PHerc. 1667 is different in a way that matters technically, not just rhetorically. The Vesuvius Challenge team didn’t recover a passage — they virtually unwrapped and read an entire Herculaneum papyrus, end to end, without physically opening it. That distinction separates a proof of concept from a working pipeline. A pipeline can be run again. On the next scroll, and the one after that.

The second distinction is how the result was released. The full dataset sits openly at scrollprize.org/data. The code is on GitHub. The methodology is documented in a published preprint. Any research group with the computational resources can download the data, inspect every processing step, and attempt to reproduce or improve on what was done. Previous announcements in this space — including some that generated significant press coverage — relied on proprietary workflows or restricted access, which made independent verification impossible and adoption slow. Open publication changes the incentive structure entirely: improvements now compound publicly rather than sitting inside a single institution.
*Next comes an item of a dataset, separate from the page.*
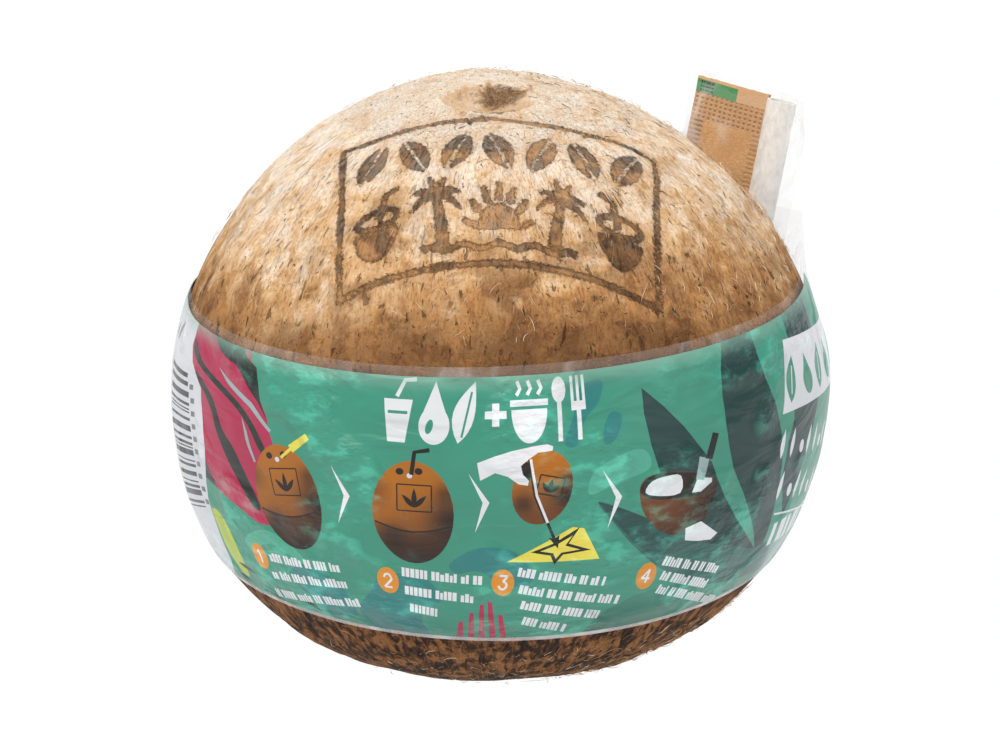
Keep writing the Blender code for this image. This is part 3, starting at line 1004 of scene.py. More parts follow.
@dataclass
class Artwork:
    """Flat shapes in painter's order, in the sleeve's layout millimetres."""

    shapes: list[Shape] = field(default_factory=list)
    dice: random.Random = field(default_factory=lambda: random.Random(7))

    def add(self, ink: Ink, *spots: Spot, fade: Fade | None = None) -> None:
        """A straight-sided shape."""
        self.shapes.append(Shape(ink, list(spots), fade))

    def blob(self, ink: Ink, *spots: Spot, steps: int = 5, fade: Fade | None = None) -> None:
        """A closed smooth shape through the given places."""
        count, outline = len(spots), []
        for i in range(count):
            p0, p1, p2, p3 = (np.array(spots[(i + k) % count]) for k in (-1, 0, 1, 2))
            for step in range(steps):
                t = step / steps
                outline.append(tuple(0.5 * (2 * p1 + (p2 - p0) * t + (2 * p0 - 5 * p1 + 4 * p2 - p3) * t * t
                                            + (3 * p1 - p0 - 3 * p2 + p3) * t ** 3)))
        self.add(ink, *outline, fade=fade)

    def oval(self, ink: Ink, centre: Spot, wide: float, tall: float, turn: float = 0.0,
             start: float = 0.0, end: float = 360.0, count: int = 30, fade: Fade | None = None) -> None:
        """An oval, or the part of one between two angles in degrees."""
        c, s = math.cos(math.radians(turn)), math.sin(math.radians(turn))
        whole = end - start >= 360.0
        outline = []
        for i in range(count if whole else count + 1):
            angle = math.radians(start + (end - start) * i / count)
            x, y = wide * math.cos(angle), tall * math.sin(angle)
            outline.append((centre[0] + c * x - s * y, centre[1] + s * x + c * y))
        self.add(ink, *outline, fade=fade)

    def box(self, ink: Ink, left: float, bottom: float, wide: float, tall: float, turn: float = 0.0,
            about: Spot | None = None) -> None:
        """A rectangle, turned in degrees about a place."""
        c, s = math.cos(math.radians(turn)), math.sin(math.radians(turn))
        x0, y0 = about or (left, bottom)
        spots = []
        for x, y in ((left, bottom), (left + wide, bottom), (left + wide, bottom + tall),
                     (left, bottom + tall)):
            spots.append((x0 + c * (x - x0) - s * (y - y0), y0 + s * (x - x0) + c * (y - y0)))
        self.add(ink, *spots)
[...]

For anyone calibrating how seriously to take this against past Herculaneum scroll stories, the honest measure is this: virtual unwrapping of carbonized papyrus scrolls has moved from a technique that occasionally surfaces fragments to a technique that reads complete ancient manuscripts. The Epicurean philosophical text recovered from PHerc. 1667 is the content result. The replicable, open, end-to-end process is the infrastructural result — and the second one is what makes the remaining scrolls a queue rather than a mystery.